Method: Artificial intelligence will rank the severity of alerts, increase alert specificity, and organize alerts into manageable categories. The computer system will learn what types of notifications doctors ignore and compare those ignored notifications with the accuracy of patient outcome. After the computer undergoes supervised learning, it will automatically put moderate unnecessary alerts on a “do not disturb” setting or remove them completely. Alerts will be customized to the patient’s condition. For example a patient with diabetes who normally has low insulin levels, the EMR system will not constantly notify the doctor of low insulin levels in comparison to a healthy person without diabetes. However, the doctor will be given an alert if the patient with diabetes falls below the customized setting of insulin levels that is abnormal.

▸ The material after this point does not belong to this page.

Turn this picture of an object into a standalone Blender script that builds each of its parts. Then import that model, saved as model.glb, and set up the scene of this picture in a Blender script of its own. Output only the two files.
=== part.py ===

Alerts will be sorted to the exact person who needs to be notified. An orthopedist does not need to know the patient needs a vaccine, only the primary doctor needs to be notified. Alerts will be categorized into a “To Do List” with the most important alerts filtered to the top along with a time frame in which action must be taken whether that be a week, 24 hours, or immediately. Only severe alerts will be disruptive. Alerts will also be filtered with matching color systems into the following sub categories of dose alerts, drug-to-drug interaction alerts, and drug allergy alerts.
Discussion: Although electronic medical records have improved charting techniques, the advance of technology in medicine has dramatically increased the magnitude of alerts that doctors receive on a daily basis. Using artificial intelligence to balance the volume and organize of medical alerts, doctors will not be as distracted by constant notifications and are more aware of immediate attention alerts. Ultimately artificial intelligence used to organize alerts can improve patient care by granting more time and accuracy for a doctor to respond to the needs of a patient.